By which I mean to say that somebody has to be the first to come up with anything. Then again, calculating how to extract an extra of one dollar from a 20,000$ car, no more, no less, may be so complicated that it costs more than one dollar, or else it may swing wildly between -50$ and +50$, and that may have all sorts of unforeseen consequences.
I think that is one subject not included yet in the discussion: the unexpected, unforeseen consequences. What is often called butterfly effect. I believe that exists, as do tipping points, and those may be the limits of economics as a science with predictive powers. Of course chaos theory is a science too, but a different kind.

I agree with the general principle, but would amend it:
Prices for goods are determined by what the market will accept.

The high price for a Louis Vuitton hand bag has nothing to do with scarcity. They charge that because there are willing buyers. Scarcity can (and do) lead to higher prices, as with the housing market in some areas. But saying that every transaction is based on the rate of supply and demand does not cover what we see in reality.

As for economics as science, isn’t a general principle n science that what is claimed has to be repeatable/replicable? I see a problem here with part of economics.

“Money is not wealth”.

Don’t confuse ‘economics’ with sensible, successful, well thought out economic planning and execution. Putin is right if you don’t care about the results.

This isn’t actually a law; it’s a definition. When economists say that people act in their own self-interest, what they mean is that they’re defining self-interest to be how people act. Which makes it a lot less useful than it appears. For instance, a real human business owner might do things like deliberately make bad business decisions, purely because he hates his business partner and wants to spite him. This might appear to run contrary to the proposition that he’s acting in his own self-interest, but an economist would then just say that because spiting his business partner is what he wants, and his business decisions accomplish that, they are in his self-interest.

That’s a good insight.

If you could predict the economy from some rules then it becomes advantageous to various parties to act against the rules and incentivise non-traditional economic behaviors. This allows them to jump in and win the pot.

Ergo, the only economic rules that can stay true are those that are too abstract and fundamental to human nature to functionally work against.

For example, Keynesian theory relies on the weak human nature to spend irrationally (money burns a hole in their pockets). But, if you’re a Republican and you want to tank a stimulus policy devised by Democrats then you can talk up to the “ills of inflation” and the like, and convince people to keep their money in their bank account.

Money burning a hole is not a sufficiently fundamental part of human nature. There might be other attributes which are but that one is not.

An economy is probably best thought of like a system of water pipes. Changing the speed of pressure of water at one point in the system will eventually effect all other parts. Figuring out a way to have a limited and targeted effect, from your policy, requires having a very complete and well-proven model of the whole economy. Though, see previous rule.
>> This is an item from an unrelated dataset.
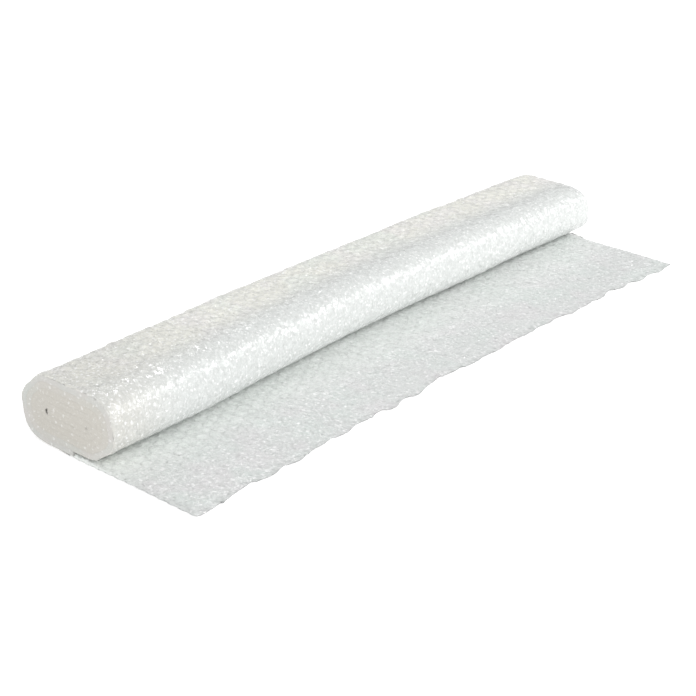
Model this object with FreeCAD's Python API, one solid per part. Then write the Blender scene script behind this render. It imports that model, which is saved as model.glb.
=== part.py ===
"""A coreless roll of small-bubble wrap lying on its side, with its loose end drawn out flat in front.

The film is one strip. From its hand-cut front edge it runs back over the floor, passes under the roll, turns up
round the back, over the top and down the front, and winds on inwards. Its plain backing faces outwards on the
roll, so the bubbles stand up on the drawn-out tail and face inwards in the turns. The roll is soft: it has sunk
to a leaning oval with a flat spot below, lower at its far end and skewed against the tail.

X runs along the roll's axis, Y from the cut edge towards the roll, and Z up from the floor. Millimetres.
The origin lies on the floor under the centre of the part's bounding box.
"""

import FreeCAD, Part
import math
import os

# The film
roll_width = 610.0          # the strip's width, along the roll's axis
backing_thickness = 0.8     # backing film, drawn thick enough to handle as a solid
bubble_height = 3.0         # bubbles above the backing
bubble_pitch = 10.36        # from one bubble to the next along the strip
crown_share = 0.66          # a bubble's crown as a share of its foot
selvedge = 1.0              # least flat film beside the bubbles

# The drawn-out tail
tail_length = 124.0         # from the foremost corners of the cut edge to the first turn
cut_bow = 9.0               # how far the middle of the cut edge lies behind its corners
cut_step = 2.4              # step left where one snip of the shears ends and the next begins
snip_length = 34.0

# The turns
turn_gap = 0.7              # air between one turn and the next, under the roll
whole_turns = 5             # the film ends under the roll's spine, just after these
creases_per_bend = 16       # small folds that round each half turn
flat_travel = 0.15          # share of a turn's inward drop that falls on each of its two flats


class Section:
    """The roll's oval at one end: a straight spine with the turns around it."""

    def __init__(self, along, nose, back, radius, lean):
        self.along = along          # place along the roll
        self.nose = nose            # foremost reach of the roll, behind the corners of the cut edge
        self.back = back            # its rearmost reach
        self.radius = radius        # half its height
        self.lean = lean            # share by which the upper front and lower back corners reach further
        self.spine_front = nose + radius
        self.spine_back = back - radius


NEAR = Section(along=0.0, nose=81.0, back=178.0, radius=28.2, lean=0.10)
FAR = Section(along=roll_width, nose=93.0, back=185.0, radius=25.2, lean=0.08)

film_thickness = backing_thickness + bubble_height
turn_pitch = film_thickness + turn_gap
turns_to_spine = max(NEAR.radius, FAR.radius) / turn_pitch
film_share = film_thickness / turn_pitch


def ease(share):
    """Go from 0 to 1 with level ends."""
    share = min(1.0, max(0.0, share))
    return share * share * (3.0 - 2.0 * share)


def film_point(section, spine_y, angle, travel, turn, depth):
    """A point of the wound film, a number of turns in and a depth of so many pitches into the film.

    It lies off the spine in the direction of the angle, in degrees from the back. Travel is the share of a turn
    gone by since the start under the roll. Below the nose each turn drops inwards by one pitch.
    """
    direction = math.radians(angle)
    reach = section.radius * (1.0 - section.lean * math.sin(2.0 * direction) ** 3)
    reach *= 1.0 - ease(angle / 90.0 - 2.0) / turns_to_spine
    left = turns_to_spine - travel
    reach *= (left - turn - depth) / left
    y = spine_y + reach * math.cos(direction)
    z = section.radius + reach * math.sin(direction)
    return FreeCAD.Vector(section.along, y, z)


def bend_points(section, spine_y, first_angle, first_travel, turn, depth):
    """Points round one half turn, one for each crease."""
    bend_travel = 0.5 - flat_travel
    points = []
    for crease in range(creases_per_bend + 1):
        share = crease / creases_per_bend
        angle = first_angle + 180.0 * share
        travel = first_travel + bend_travel * share
        points.append(film_point(section, spine_y, angle, travel, turn, depth))
    return points


def film_face(section, depth):
    """Points along one face of the wound film at one end, from under the roll inwards."""
    lead = flat_travel * (section.spine_back - tail_length) / (section.spine_back - section.spine_front)
    front = lead + 0.5
    points = [film_point(section, tail_length, -90.0, 0.0, 0, depth)]
    for turn in range(whole_turns):
        points += bend_points(section, section.spine_back, -90.0, lead, turn, depth)
        points += bend_points(section, section.spine_front, 90.0, front, turn, depth)
    points.append(film_point(section, section.spine_back, -90.0, lead, whole_turns, depth))
    return points


def section_wire(section):
    """Closed outline of the wound film at one end."""
    outer = film_face(section, 0.0)
    inner = film_face(section, film_share)
    return Part.makePolygon(outer + inner[::-1] + [outer[0]])


def wound_film():
    """The turns, ruled from the near section to the far one."""
    return Part.makeLoft([section_wire(NEAR), section_wire(FAR)], True, True)


def cut_depth(x):
    """How far the cut edge lies behind its foremost corners, without the steps between snips."""
    across = 2.0 * x / roll_width - 1.0
    return cut_bow * (1.0 - across * across)


def tail_backing():
    """The tail's plain backing, cut across in snips that each run a little too far back."""
    snips = max(1, round(roll_width / snip_length))
    corners = []
    for snip in range(snips):
        left = roll_width * snip / snips
        right = roll_width * (snip + 1) / snips
        corners.append(FreeCAD.Vector(left, cut_depth(left), 0.0))
        corners.append(FreeCAD.Vector(right, cut_depth(right) + cut_step, 0.0))
    corners.append(FreeCAD.Vector(roll_width, tail_length, 0.0))
    corners.append(FreeCAD.Vector(0.0, tail_length, 0.0))
    outline = Part.makePolygon(corners + [corners[0]])
    return Part.Face(outline).extrude(FreeCAD.Vector(0.0, 0.0, backing_thickness))


def bubble_centres():
    """Centres of the tail's bubbles, in rows along the strip that are staggered by half a pitch."""
    row_pitch = bubble_pitch * math.cos(math.radians(30.0))
    foot_radius = bubble_pitch / math.sqrt(3.0)
    rows = 1 + math.floor((roll_width - 2.0 * (foot_radius + selvedge)) / row_pitch)
    first_row = 0.5 * (roll_width - (rows - 1) * row_pitch)
    last_centre = tail_length - selvedge - 0.5 * bubble_pitch
    centres = []
    for row in range(rows):
        x = first_row + row * row_pitch
        front = max(cut_depth(x - foot_radius), cut_depth(x), cut_depth(x + foot_radius)) + cut_step + selvedge
        y = last_centre - 0.5 * bubble_pitch * (row % 2)
        while y - 0.5 * bubble_pitch > front:
            centres.append((x, y))
            y -= bubble_pitch
    return centres


class BubbleField:
    """Bubbles as six-sided domes with flat crowns, whose feet share their edges like a honeycomb."""

    def __init__(self):
        self.corners = {}
        self.edges = {}
        self.feet = {}
        self.faces = []

    def corner(self, x, y, z):
        """Name of the shared corner at a place."""
        name = (round(x, 3), round(y, 3), round(z, 3))
        self.corners.setdefault(name, Part.Vertex(x, y, z))
        return name

    def edge(self, start, end):
        """The shared edge between two corners."""
        name = (min(start, end), max(start, end))
        if name not in self.edges:
            self.edges[name] = Part.Edge(self.corners[name[0]], self.corners[name[1]])
        return self.edges[name]

    def ring(self, x, y, radius, z):
        """Names of six corners round a centre."""
        angles = [math.radians(60.0 * k) for k in range(6)]
        return [self.corner(x + radius * math.cos(a), y + radius * math.sin(a), z) for a in angles]

    def add_bubble(self, x, y):
        """Add the sides and crown of one bubble."""
        foot_radius = bubble_pitch / math.sqrt(3.0)
        foot = self.ring(x, y, foot_radius, backing_thickness)
        crown = self.ring(x, y, foot_radius * crown_share, film_thickness)
        for k in range(6):
            after = (k + 1) % 6
            foot_edge = self.edge(foot[k], foot[after])
            sides = [self.edge(foot[after], crown[after]), self.edge(crown[after], crown[k])]
            sides.append(self.edge(crown[k], foot[k]))
            self.faces.append(Part.Face(Part.Wire([foot_edge] + sides)))
            name = (min(foot[k], foot[after]), max(foot[k], foot[after]))
            self.feet[name] = self.feet.get(name, 0) + 1
        self.faces.append(Part.Face(Part.Wire([self.edge(crown[k], crown[(k + 1) % 6]) for k in range(6)])))

    def outlines(self):
        """Closed outlines of the whole field, made of the foot edges that only one bubble has."""
        rim = [self.edges[name] for name, uses in self.feet.items() if uses == 1]
        return [Part.Wire(loop) for loop in Part.sortEdges(rim)]


def bubble_film():
    """The whole strip as one solid: wound turns, flat tail and the tail's bubbles."""
    plain = wound_film().fuse(tail_backing())
    top = [face for face in plain.Faces if is_tail_top(face)][0]
    field = BubbleField()
    for x, y in bubble_centres():
        field.add_bubble(x, y)
    flat_film = Part.Face([top.OuterWire] + field.outlines())
    others = [face for face in plain.Faces if not face.isSame(top)]
    skin = Part.Compound(others + [flat_film] + field.faces)
    skin.sewShape()
    return Part.Solid(skin.Shells[0])


def is_tail_top(face):
    """Whether a face is the upper side of the tail's backing."""
    box = face.BoundBox
    level = abs(box.ZMin - backing_thickness) < 0.001 and abs(box.ZMax - backing_thickness) < 0.001
    return level and box.YMax < tail_length + 0.001


def to_origin(solid):
    """Move the strip so that its box stands centred on the origin."""
    box = solid.BoundBox
    middle = FreeCAD.Vector(0.5 * (box.XMin + box.XMax), 0.5 * (box.YMin + box.YMax), box.ZMin)
    return solid.translated(-middle)


os.makedirs("parts", exist_ok=True)
film = to_origin(bubble_film())
film.exportStep("parts/bubble_film.step")
print("bubble_film", film.isValid(), round(film.Volume / 1000.0, 1), "cm3", film.BoundBox)
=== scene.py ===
"""Looks of a coreless roll of small-bubble wrap with its loose end drawn out flat in front.

The whole object is one strip of film. Every mesh is worked out on the strip (across it, along it and above its
plain backing) and then laid on the path that the strip takes over the floor and round the roll. Metres.
"""

import logging
import math
from dataclasses import dataclass, field
from enum import Enum
from typing import Optional, Union

import bpy
import numpy as np
from mathutils import Euler, Matrix, Vector

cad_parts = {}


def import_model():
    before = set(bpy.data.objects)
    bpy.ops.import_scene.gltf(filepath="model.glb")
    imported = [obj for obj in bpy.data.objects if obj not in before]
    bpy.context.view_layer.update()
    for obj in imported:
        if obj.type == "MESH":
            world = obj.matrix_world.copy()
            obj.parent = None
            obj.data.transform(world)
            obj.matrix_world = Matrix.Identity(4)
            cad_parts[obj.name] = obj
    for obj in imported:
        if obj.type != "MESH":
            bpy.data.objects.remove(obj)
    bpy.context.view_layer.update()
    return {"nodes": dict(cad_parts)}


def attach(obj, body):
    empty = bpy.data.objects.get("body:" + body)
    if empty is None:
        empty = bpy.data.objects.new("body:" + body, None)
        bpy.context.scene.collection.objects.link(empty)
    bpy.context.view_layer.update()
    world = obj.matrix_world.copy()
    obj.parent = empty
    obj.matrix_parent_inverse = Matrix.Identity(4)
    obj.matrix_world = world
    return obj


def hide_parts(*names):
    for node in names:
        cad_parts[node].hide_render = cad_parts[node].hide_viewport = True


LOG = logging.getLogger("bubble_wrap_roll")
MM = 0.001
NODE = "bubble_film"
Number = Union[float, np.ndarray]
Input = Union["Socket", float, int, tuple]
Colour = tuple
WHITE: Colour = (1.0, 1.0, 1.0, 1.0)
BLACK: Colour = (0.0, 0.0, 0.0, 1.0)


def ease(share: Number) -> Number:
    """Go from 0 to 1 with level ends: three times the square less twice the cube.

    Args:
        share: Where between the two ends, limited to 0 to 1.

    Returns:
        The eased share.
    """
    share = np.clip(share, 0.0, 1.0)
    return share * share * (3.0 - 2.0 * share)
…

If you can do something for the general good, using that model, then someone else can use the model for personal enrichment.
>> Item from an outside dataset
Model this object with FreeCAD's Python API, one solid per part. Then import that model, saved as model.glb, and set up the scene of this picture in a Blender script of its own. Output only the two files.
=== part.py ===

The OP, like many academic economists, starts with “assume capitalism,” and then uses some of Smith’s insights into that system to project general laws for “economics.” Not all economic systems functioned/function on the laws of capitalist economies. In some societies, charging more for something because the need was greater was a good way to get duffed up and all your stuff taken from you. See “bread riots.” The economist Stephen Marglin wrote an interesting book, The Dismal Science: How Thinking Like an Economist Undermines Community that is worth reading.

Would also note that some non-Marxist economists have demonstrated that each of the “rules” attributed to Marx have in fact been verified. They are not very well stated in the OP, and ignore that Marx was careful to note that because these are not “laws” like the law of gravity but are about people who have choices and options, any such “law” needs to be seen as a tendency that could be affected by many variables. Think of it as “this isn’t necessarily going to happen, but it’s how the smart money should bet.”
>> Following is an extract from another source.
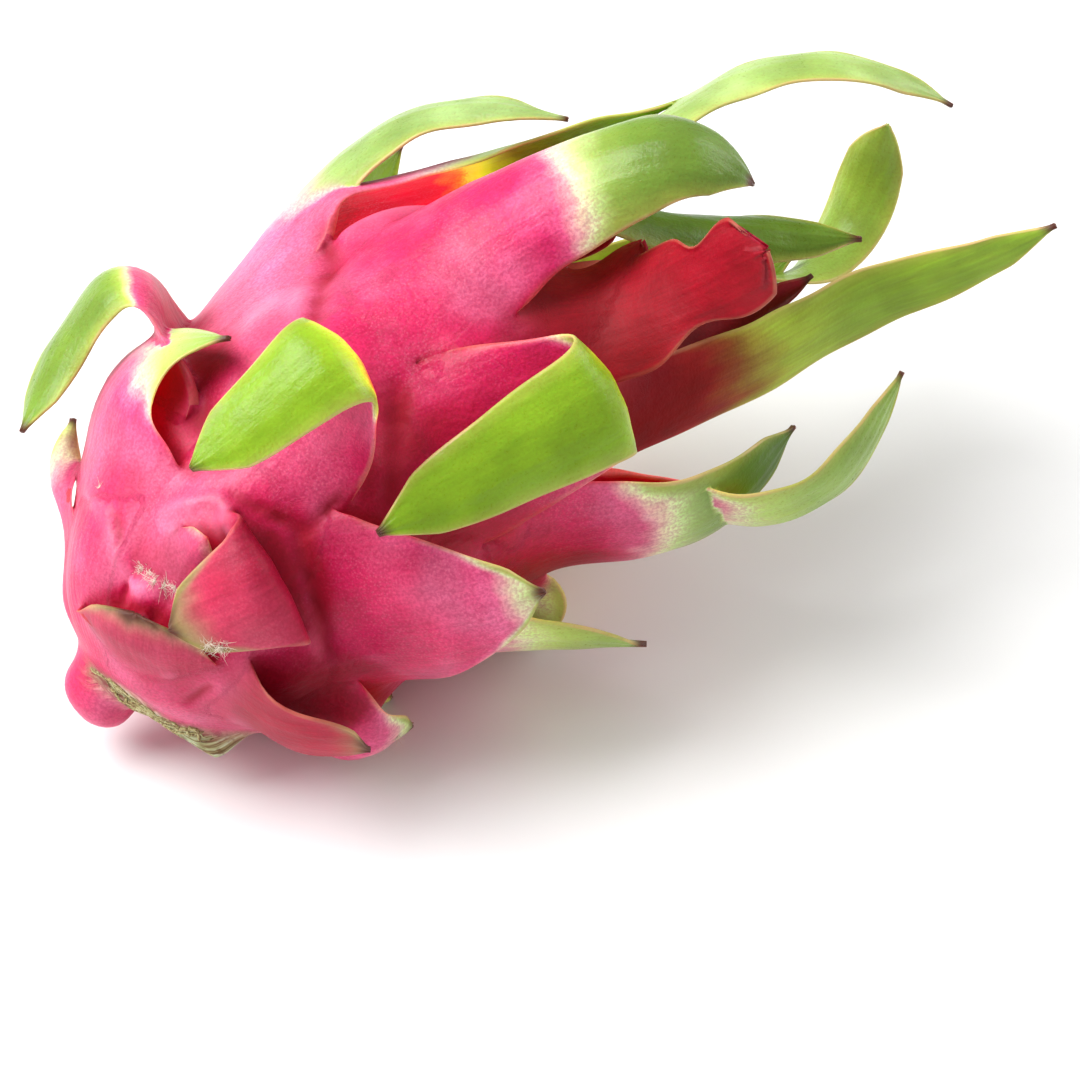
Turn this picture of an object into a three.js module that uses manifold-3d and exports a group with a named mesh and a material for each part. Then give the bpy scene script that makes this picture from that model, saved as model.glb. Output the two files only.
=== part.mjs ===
// Dragon fruit, whole, lying on its side: a swollen body under fleshy, leafy scales.
// Millimetres, +Z up. +X runs from the stem end to the flower end, and the origin is
// the middle of the small flat spot that the fruit rests on.

import * as THREE from 'three';
import Module from 'manifold-3d';
import { ParametricGeometry } from 'three/addons/geometries/ParametricGeometry.js';
import { mergeVertices } from 'three/addons/utils/BufferGeometryUtils.js';

// Body
const BODY_LENGTH = 128;
const BODY_RADIUS = 43;
const WIDEST_AT = 58;          // from the stem end
const BEND = 27;               // degrees, over the whole length
const BEND_TOWARDS = 124;      // the side that both ends bend to, in degrees round the fruit
const BODY_SIDES = 40;
const BODY_RINGS = 16;

// How the fruit lies
const LEAN = 18.7;             // degrees, flower end up
const BED = [43.4, 1.2, -26.1];  // the resting spot, seen from the stem end's middle

// Scales
const ROOT_DEPTH = 2;          // how deep a scale starts under the skin
const ROOT_SWELL = 5;          // extra thickness where it joins
const BLADE_THICKNESS = 2.6;
const THINNEST = 0.8;
const ACROSS = 4;              // facets over the width
const STRAIGHT_STEPS = 5;      // steps along a scale that doesn't bend
const BEND_STEP = 30;          // degrees of bending that add a step

// Under the root of each scale the skin swells into a cushion, with creases between them
const CUSHION = { height: 3.2, rise: 0.35, length: 30, spread: 0.75, back: 6 };

// Cut stem and the lobe beside it
const STUB = { length: 39, width: 12, depth: 11, rise: 1.5, offset: 6 };
const LOBE = { size: [8, 9, 11], at: -1.5, off: 12, turn: -112 };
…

Irrespective of what you think the laws are or aren’t, of course it’s a science. Economics is the study of of a particular element of the universe (it’s really a branch of psychology) that seeks to determine truth. That is what science is.

It’s probably in its infancy as sciences go, but it’s science. Ask yourself where physics was in, say, 1700. It was a science, but they didn’t know much yet.

That could absolutely happen in a free market economy.

Indeed it could. The difference is, the capitalist would have the law on their side and the state would uphold that law, unlike a society that refused to recognize the “right” to raise prices because of scarcity.

Well then, isn’t then the science in question psychology. You’re saying economics is a branch, and maybe it is. But I don’t think anyone has claimed that the study of PTSD or bi-polar disorder are their own sciences. They are fields that some researchers in psychology departments devote their time to. Are there sub-departments dealing with economy? Maybe at some Unis. But I don’t have the time to canvas every seat of learning to prove your point.

This is what Google turned up for Cornell, when searching for economy at the psychology dept. It got 52 hits.

Here is what Cornell says about their work in Social and Personality:

Faculty members in the Social & Personality area are interested in understanding how people think, feel, and act in real-world social situations. There is a particular interest in how people make sense of the social world around them, as represented by research programs on judgment and decision making, attribution, self-knowledge, mood and emotion, and stereotyping/prejudice. Frequent topics of inquiry include whether people reach accurate or erroneous judgments about themselves and others, how people arrive at their decisions, how those decisions can be influenced by emotions or factors outside of awareness, and how people decide whether an action or pattern of behavior merits praise or moral condemnation.

All of that can of course be applied to economics. Do you know of any institutions that does so? And I don’t mean a department of Economics, I mean psychology since, according to you, Economics is a branch of Psychology.

Bread riots are illegal in Communist countries, monarchies, and theocracies, too. And they do happen. This is quite separate from whether economics is a science.